In this picture, the rainbow represents the “information superhighway” delivering “hyperlinks.” Photo-Illustration: Getty Images

I spent last Thursday afternoon in a fake home Verizon had thrown together in their offices near the World Trade Center. The point of the visit: to show off Verizon Fios’s new Fios Instant Internet service, which offers 750 Mbps (megabits per second) download-and-upload speeds for $150 a month, and available to 7 million homes and businesses in the NYC metro area, Philadelphia, and Richmond, Virginia. If 750 Mbps doesn’t mean that much to you, just know that it’s absurdly fast internet — fast enough to download nearly 94 megabytes per second. On a good connection, you could download your average Blu-ray movie in about a minute.

Inside Verizon’s ersatz apartment, four different TVs streamed movies and TV shows, two Xbox Ones ran games of Overwatch, a Wi-Fi-enabled doorbell kept watch outside, and a Canary system watched over the interior of the house. Plus, more smart-home gadgets were sprinkled around, including a couple of Google Homes and Philips Hue lightbulbs. I was able to check how many devices in total were connected to the network — they had over 50 devices up and running while I was there, all running through a single Verizon Fios router, and said during their stress tests they had put 103 devices on the network without a hitch. It was very impressive! I still left feeling a little baffled as to whom exactly this is for.

Of course, there are people out there who will read 750 Mbps download-and upload-speeds for $150 a month and sign up immediately — it’s much faster than any competing consumer service in the NYC metro area (and priced surprisingly reasonably). And Verizon Instant makes sense for a small business (all of New York Magazine runs on a connection not much faster than this, though it’s a business line set up quite differently than your average Fios connection).

But for anyone in their daily life, is 750 Mbps worth it for any reason other than to say you have stupidly fast internet? Especially considering that the vast majority of the rest of the internet is not set up to run that fast, including the other servers you’d be connecting to with your ultrafast connection? You’re basically going to be revving a muscle car all the way through the drive-through lane at Wendy’s. Perhaps if you lined your wall with 50 TVs all streaming 4K movies at the same time you could get close to maxing out your bandwidth, or ran a small server farm out of your apartment just for fun — otherwise, you’ve got a lot of extra bandwidth you’re not really using.

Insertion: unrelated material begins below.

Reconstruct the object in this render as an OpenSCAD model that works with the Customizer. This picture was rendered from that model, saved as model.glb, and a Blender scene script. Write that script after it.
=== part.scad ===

I can understand the urge to get as much bandwidth as possible. After years of limping along on a terrible and spotty 10 Mbps connection, I recently shelled out for a decently fast 150 Mbps download-and-upload connection. The first time I was able to download a 50 GB file in less than ten minutes was a pleasant change of pace from when I used to plan overnight download sessions in order to install a new game on my PS4. It’s also nice to be able to stream a television show on one television while playing a game online somewhere else in the house, while also maybe streaming audio to an Amazon Echo, though I’m not sure how often that really happens. Still, I really like having a lot of bandwidth! It feels comforting, like having a solid rainy-day savings account or getting to the airport a half-hour earlier than you need to. But I don’t really need it.

But Verizon thinks that’ll change. One, as the Verizon spokesperson walking me through the apartment pointed out, I don’t have kids — and once you have a couple of Minecraft addicts under your roof, your bandwidth demands could change. Or if I lived with a lot of roommates who all used a lot of bandwidth. Or if I worked from home and did something like video editing, where uploading and downloading large files was par for course. But where Verizon sees the real growth is in how many smart devices consumers are soon going to have in their homes. Per NPD Group, there were on average 7.8 connected devices in the home in 2016, up by 64 percent compared to 2015. (Of course, growing by 64 percent to an average of 7.8 devices is, perhaps, not quite as impressive as it may at first seem.) Analyst group Gartner says an affluent home could have more than 500 connected devices by the year 2022.

But that’s getting into some very fuzzy math — and some very fuzzy predictions. It’s tough to say how much bandwidth each of these devices will require. A TV streaming a 4K version of A Very Murray Christmas, or whatever, is going to require a lot more bandwidth than a Wi-Fi-enabled thermostat. But even assuming Gartner is correct, would an ultra-connected home in 2022 really require 750 Mbps?

Of course, there’s also a long history of asking “Why would you ever need a piece of tech that fast/large/small?” and being proven dead wrong. Maybe in five years, when 4K streaming is taken for granted and the average upper-middle-class home is filled with smart-home sensors and devices constantly pinging each other, 750 Mbps will seem perfectly in line with what people will need.

But for right now, Verizon is offering a tier of internet so above and beyond what’s needed that it doesn’t really make sense — and I’ll probably try to get my own 750 Mbps line put in my house by the end of the year.